To do: Print each line of the listing once more, precisely as given.

Raw data:
[Begin]
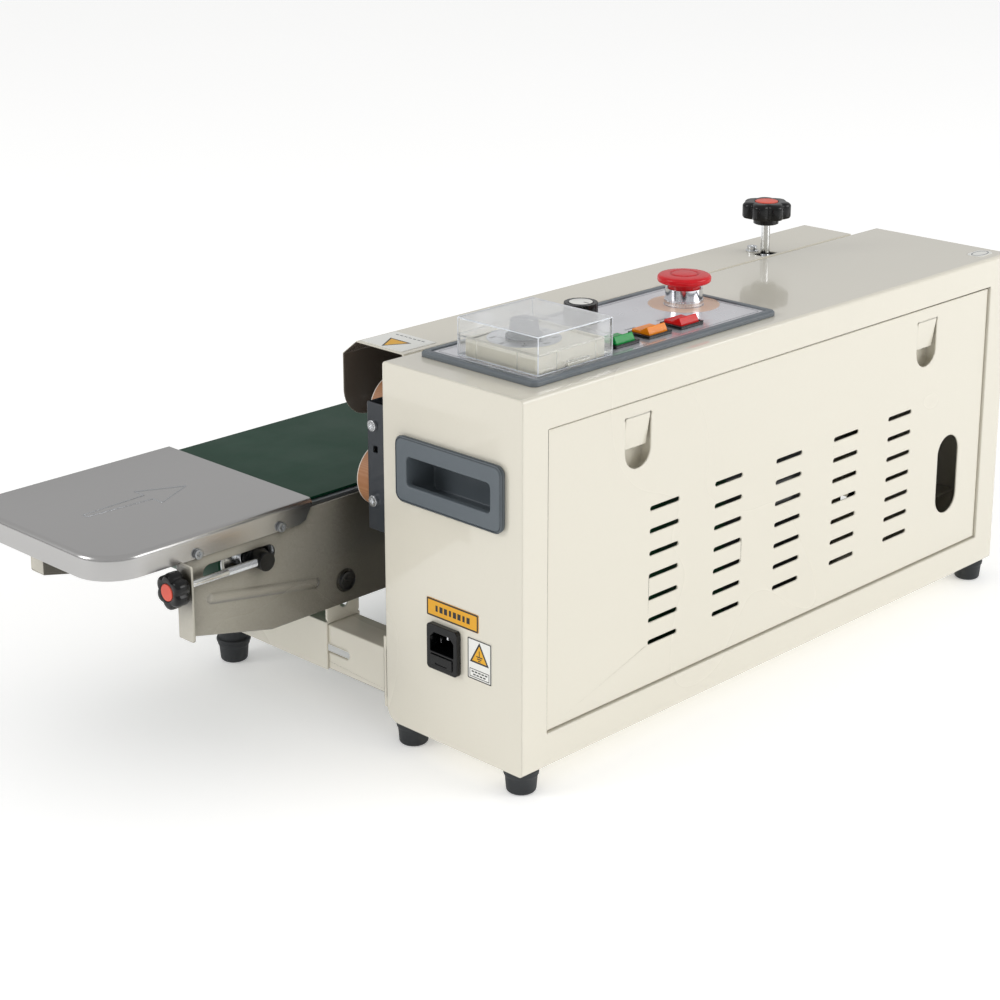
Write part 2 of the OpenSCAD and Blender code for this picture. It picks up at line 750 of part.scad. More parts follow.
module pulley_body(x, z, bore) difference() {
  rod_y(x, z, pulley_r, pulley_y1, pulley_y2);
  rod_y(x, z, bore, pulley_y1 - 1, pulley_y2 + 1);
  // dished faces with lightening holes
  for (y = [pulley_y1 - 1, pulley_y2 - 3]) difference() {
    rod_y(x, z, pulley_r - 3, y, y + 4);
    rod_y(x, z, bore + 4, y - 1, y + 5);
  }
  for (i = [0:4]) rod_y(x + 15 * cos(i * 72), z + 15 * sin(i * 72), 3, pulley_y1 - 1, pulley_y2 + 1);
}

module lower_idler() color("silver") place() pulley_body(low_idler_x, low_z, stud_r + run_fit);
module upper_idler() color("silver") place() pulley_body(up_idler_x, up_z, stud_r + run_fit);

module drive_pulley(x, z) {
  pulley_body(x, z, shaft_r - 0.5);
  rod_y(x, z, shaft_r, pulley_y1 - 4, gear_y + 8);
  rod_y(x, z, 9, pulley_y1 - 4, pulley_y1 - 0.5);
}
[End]
Answer to this task:
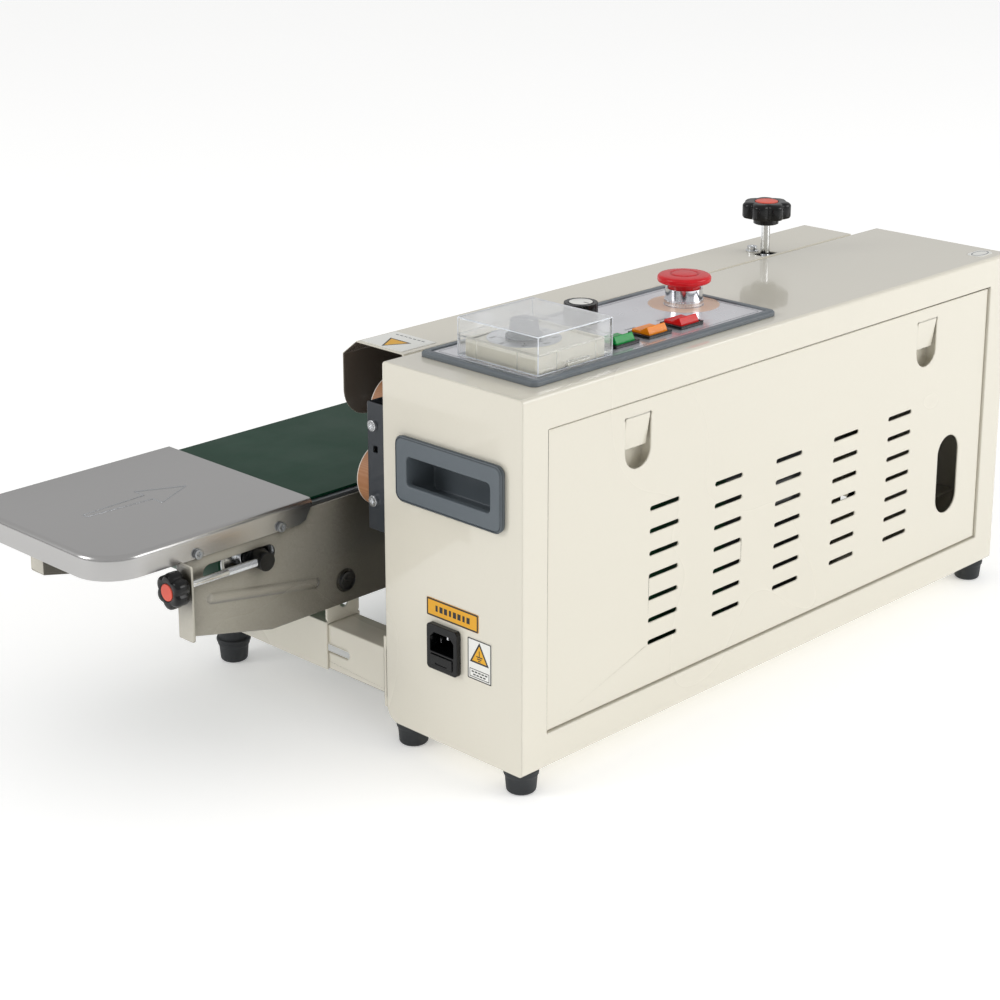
Write part 2 of the OpenSCAD and Blender code for this picture. It picks up at line 750 of part.scad. More parts follow.
module pulley_body(x, z, bore) difference() {
  rod_y(x, z, pulley_r, pulley_y1, pulley_y2);
  rod_y(x, z, bore, pulley_y1 - 1, pulley_y2 + 1);
  // dished faces with lightening holes
  for (y = [pulley_y1 - 1, pulley_y2 - 3]) difference() {
    rod_y(x, z, pulley_r - 3, y, y + 4);
    rod_y(x, z, bore + 4, y - 1, y + 5);
  }
  for (i = [0:4]) rod_y(x + 15 * cos(i * 72), z + 15 * sin(i * 72), 3, pulley_y1 - 1, pulley_y2 + 1);
}

module lower_idler() color("silver") place() pulley_body(low_idler_x, low_z, stud_r + run_fit);
module upper_idler() color("silver") place() pulley_body(up_idler_x, up_z, stud_r + run_fit);

module drive_pulley(x, z) {
  pulley_body(x, z, shaft_r - 0.5);
  rod_y(x, z, shaft_r, pulley_y1 - 4, gear_y + 8);
  rod_y(x, z, 9, pulley_y1 - 4, pulley_y1 - 0.5);
}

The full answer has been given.